6. April 2024

Leidenschaft – Gestaltungsfreude – Erfolg: Dr. Hans Georg Franchy, Vorsitzender der HOG Bistritz-Nösen, wird heute 80

Was Dr. Hans Georg Franchy für seine Heimatstadt Bistritz und die HOG Bistritz-Nösen bewirkt hat, ist eng verbunden mit seinem bisherigen Lebenslauf. Als Klassenkamerad, Freund und als Mitstreiter im Bistritzer Universum traue ich mir eine Würdigung zu seinem heutigen 80. Geburtstag zu.
Dr. Hans Georg Franchy am 9. März 2024 in Gmunden ...
Dr. Hans Georg Franchy am 9. März 2024 in Gmunden am Traunsee. Foto: Horst Göbbel
Geboren wurde Hans Georg Franchy im vorletzten Jahr des Zweiten Weltkrieges am 6. April 1944 in der Universitätsstadt Klausenburg als drittes Kind von vier Geschwistern. Sein Vater wurde kurz darauf zum ungarischen Militär einberufen, die Mutter kehrte mit den Kindern in das Elternhaus nach Bistritz zurück, in die Stadt, die Hans eindeutig als seine Heimatstadt zeitlebens empfunden hat. Da ist er aufgewachsen, da erfuhr er seine Prägung, da hat er sich wohl- und glücklich gefühlt. Und ist es auch heute.

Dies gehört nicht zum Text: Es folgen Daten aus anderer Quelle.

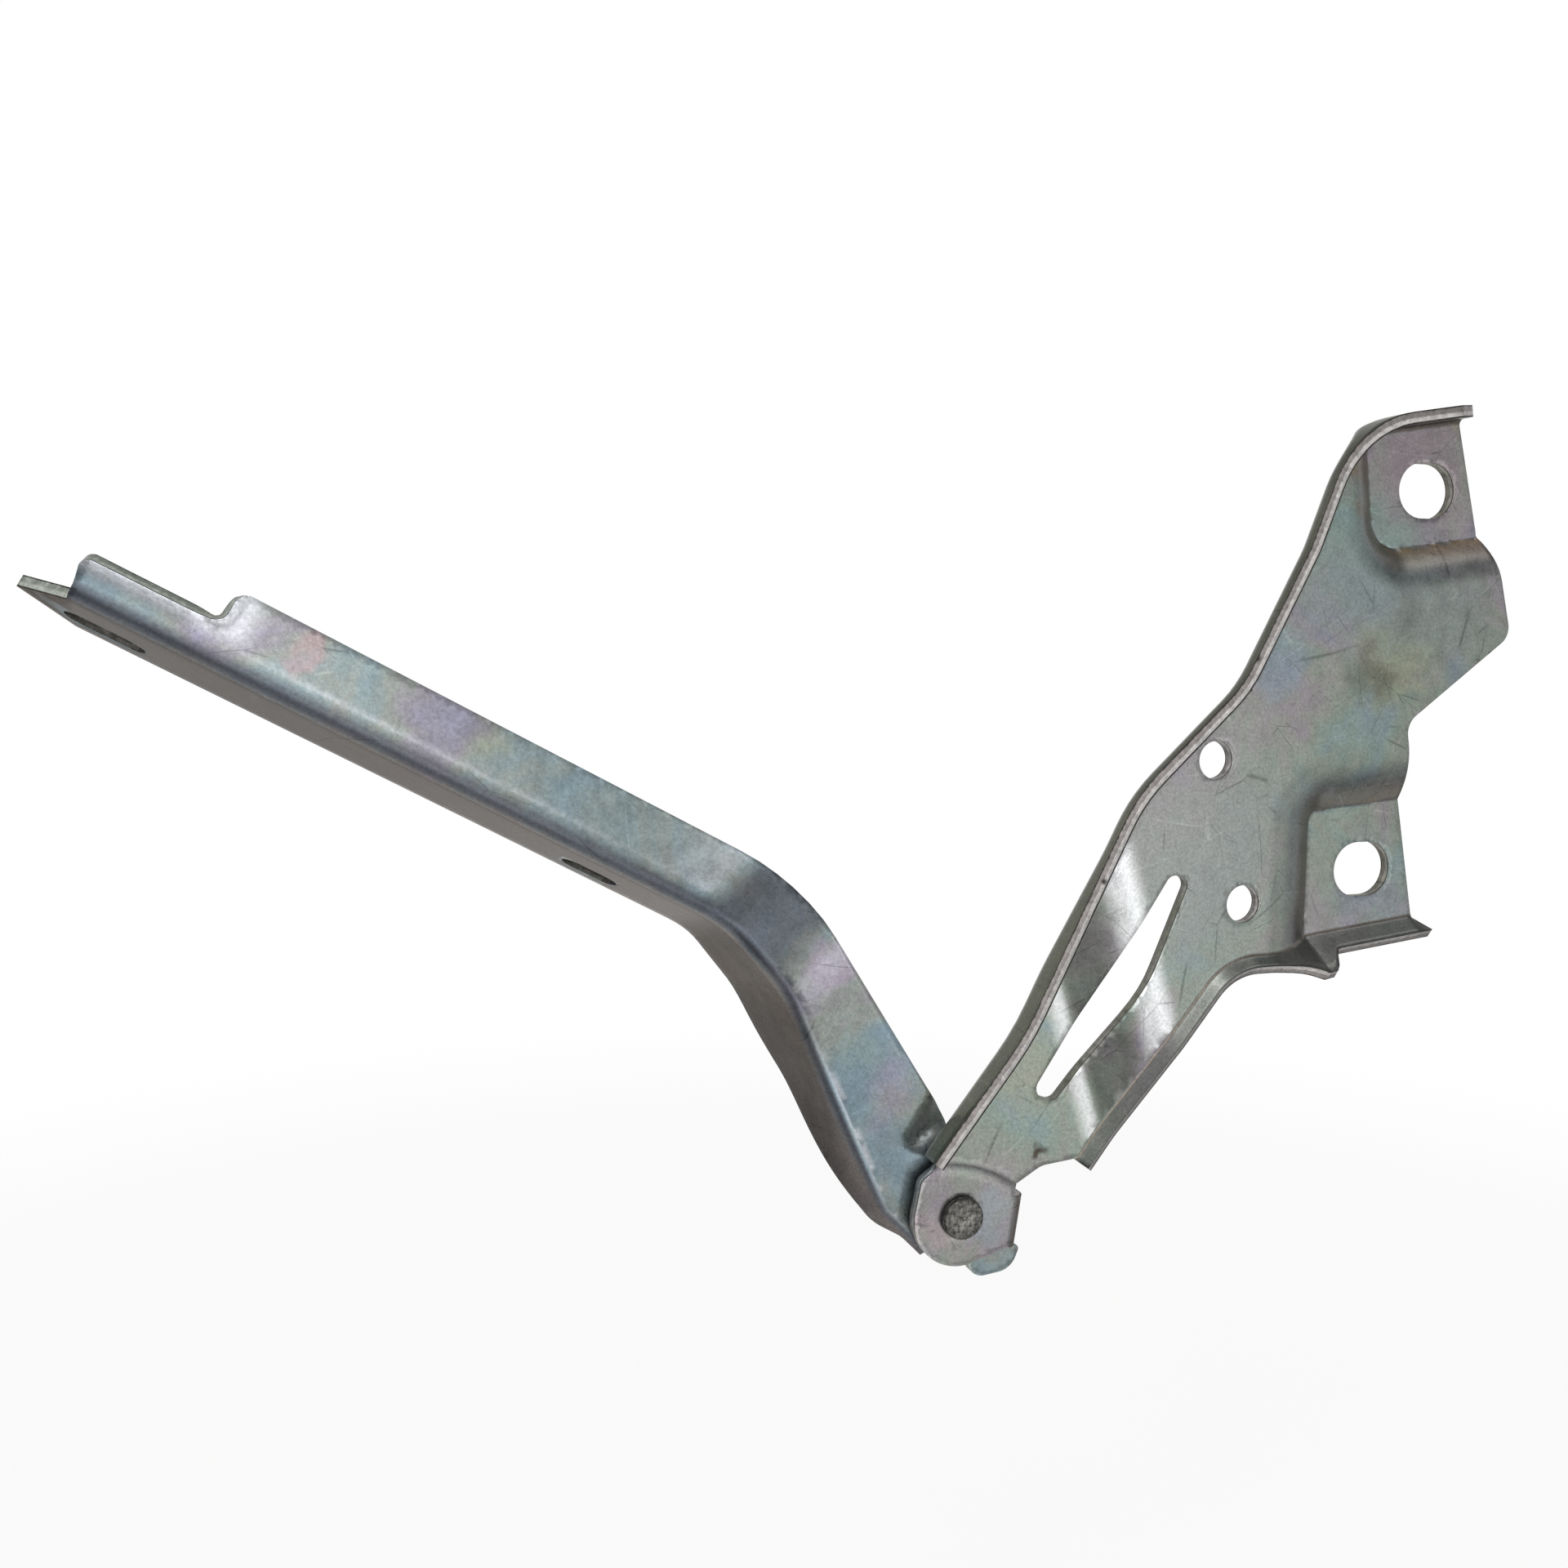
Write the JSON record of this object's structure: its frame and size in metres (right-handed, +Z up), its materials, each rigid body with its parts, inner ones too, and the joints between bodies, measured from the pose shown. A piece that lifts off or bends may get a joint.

Die im Herbst 1944 vonstatten gegangene Evakuierung der Nordsiebenbürger Sachsen führte auch seine Mutter und seine Geschwister in das damalige Deutsche Reich. In Freistein (heute Tschechien) wurde er, schwer erkrankt, im März 1945 notgetauft. Während des Rücktransports aus sowjetischem Besatzungsgebiet nach Siebenbürgen im Frühsommer 1945 hing sein Leben am seidenen Faden. Glücklicherweise wurde er von katholischen Ordensbrüdern in einem Kloster in Großwardein aufgepäppelt. Die folgenden 1940er und 1950er Jahre, in denen Hungern, materielle und seelische Not sowie Entbehrungen an der Tagesordnung waren, als das karge Einkommen der Mutter und des Großvaters kaum für das Überleben reichte, blieb die intakte Großfamilie der entscheidende Halt.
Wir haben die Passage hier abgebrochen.